The alarm company comes to the scene to replace the smoke detector and fix the alarm.

Problem solved. I write a check. 

But he recommends that I replace all of them. (There are more than I can count.)

“Why? Don’t they work?” I ask.

“Yes. But now they won’t match.”He says.

“We’ll live.” I assure him.

The AC guy, who had been previously scheduled, shows up to give me an estimate on replacing the unit in the pool cabana. (this is a problem unrelated to the storm.)

“By the way it’s hot in my bedroom. Can you check it first?”


More problems… repairs will be needed. I prepare to write more checks and contemplate pouring myself a drink. I opt for coffee instead.

The pest control guy soon joins the party and tells me all is well.

“Finally!” “Something is going right.”

The ants in the pantry are history. Yeah. Everything else is fine…   EXCEPT he can’t  spray the cabana because it’s flooded.

“FLOODED!” More mopping… more money down the drain. I make a panicked call to a friend to bring over a wet vacuum.

What in the H-E-double-hockey-sticks is going on? My house is less than 10 years old.

Meanwhile, my 1941 fixer upper home is weathering the storm. No problem. 

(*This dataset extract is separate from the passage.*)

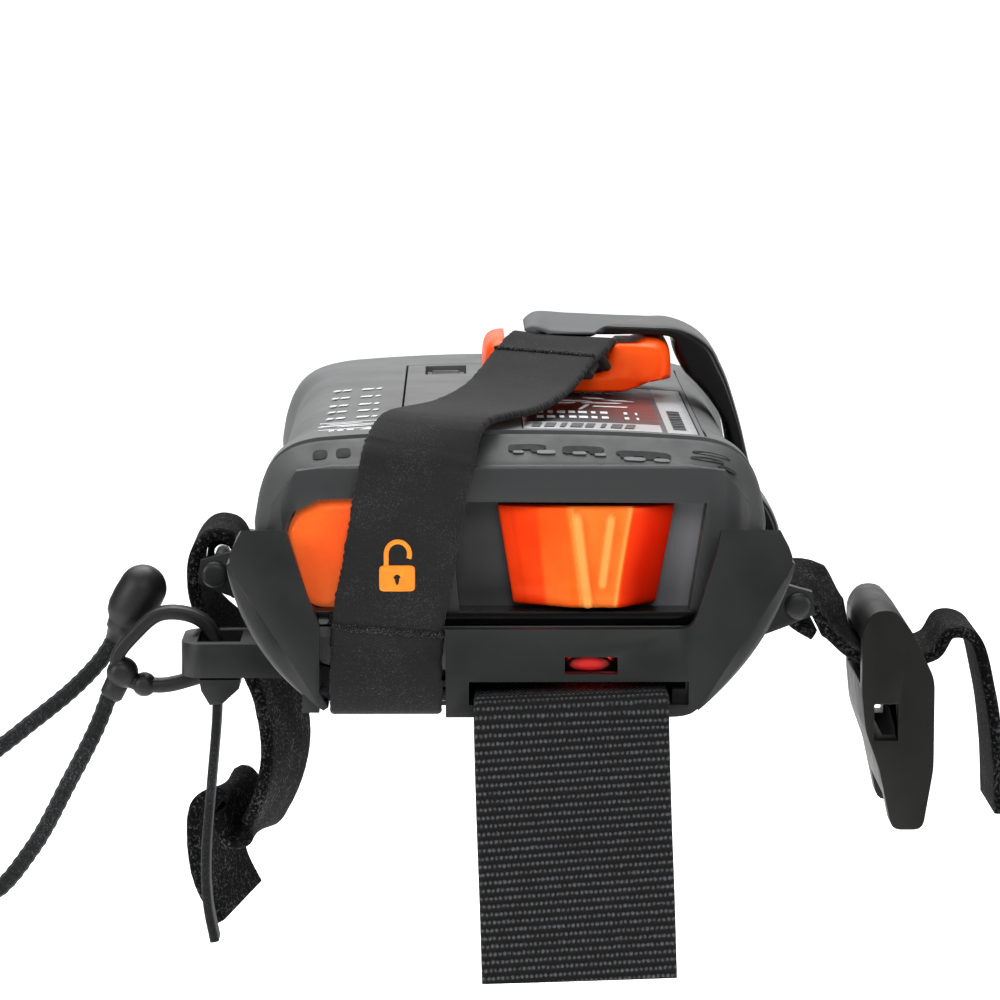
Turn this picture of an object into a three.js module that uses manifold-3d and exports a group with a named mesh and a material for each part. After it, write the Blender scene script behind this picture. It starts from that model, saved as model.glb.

I had slightly hoped a tornado would blow that old house away, but it stood tall and defiant. It has earned a make-over. (see post “Recession Rubble in the Bubble” for more on that.)


summer '09 001

We feel really fortunate to have a beautiful home and we really enjoy it. But WOW when it rains trouble it literally pours. There’s a LOT to maintain. Sometimes it feels like a full time job.

I’m still adding up the current maintenance and repairs… plus waiting for estimates. But I think we are looking at upwards of $10,000 to fix, repair and replace everything. I can’t blame the storm for all of the trouble either. Insurance won’t cover it either.

I’d just like to add that I’m pretty certain that whenever a company drives up to my address it automatically adds on 10 to 15 percent. It really irritates me. This is why I stay loyal to companies that do a good job, give me a good deal and are honest. 

Some people call our neighborhood “the bubble”” because life seems pretty idyllic here. It is pretty wonderful, so I don’t mean to complain. But trust me we’ve got trouble right here in River City too. And that starts with “T” and ends with “E”xpensive.

 price tag 

Katy says:

Great post, Heather! It’s easy to judge people by the size of their houses (or wallets). But everyone’s got their share of Troubles (with a capital T). And it’s interesting to hear that everyone is trying to weather the storm, either, figuratively, in this recession, or literally, as in your case. And yes, the bigger the house, the more money it takes to furnish and fix.

recessionmama says:

Thanks Katy. I really hate to complain when there are bigger problems in the world, but I needed to whine just a little bit. Now I’m done. I also want people to figure in the cost of maintaining a home when they buy one. It’s not enough just to pay the mortgage, you have to plan for unexpected costs and maintenance. It stinks. I can cross off the vacation we were planning for our wedding anniversary. That money will now go towards repairs. But at least we’ll stay cool and hopefully dry. :0

Katy says:

I think a lot of people don’t take into account the amount of money it takes to maintain a house. And when you buy…no one tells you these things either. Before I bought my loft, I was completely clueless about property taxes, home owners insurance, home owners association dues, and the list goes on and on…

craig says:

I am hoping that all the paint is in tact? The rain storm was one of the worst in Dallas history. Losing large mature trees are always hard to replace and least all your trees made it through the storm. Hope all is well

recessionmama says:

The trees are still standing The paint survived. Yeah! But two of my ac systems are out and have to be replaced. (not related to storms) I hate spending money on those things, but am grateful we can afford to do it.

Lydia says:

Hey Heather – great post! Glad you guys came thru the storm safe and sound. It was really spooky up in Plano, too. The “joys of home ownership” can be a challenge, no matter how big or small a house you have. I’m fortunate to have purchased a home with my parents last year. I’m really learning all the things you have to do that were always Dad’s job when I was younger… Who know radiant barrier attic insulation would be something I would be interested in and saving $$ towards?!? I’d rather have a new laptop or a high def flat screen for the living room! We too had the insurance adjuster out to assess some slight damage in our sunroom. There’s this thing called your “deductible” that is such a rude surprise! 😉

recessionmama says:

Yes! So funny Lydia. The deductible is so rude. I’ve bumped into him a few times.

Carla says:

Wow, I didn’t know it was that bad, Heather. Holy smoke alarms, that’s crazy news, but I’m glad you guys are OK. That storm, for the record, was N-U-T-S, NUTS. And you’re right, when it rains it pours, but look at it this way: when all the repairs are done, you’ll have all new stuff and no worries (hopefully) during the next storm.

recessionmama says:

Let’s hope. But all that money has essentially cancelled my “10 year anniversary” vacation. Oh well. Guess we can eat at “Wendy’s” like Al and Tipper Gore do for their anniversary. But I’d rather park my butt on the beach than eat a frosty.

Heather B says:

I’ve been corrected. It’s the Edwards NOT the Gores who eat at Wendy’s for their wedding anniversary.At least I knew it was a Democrat.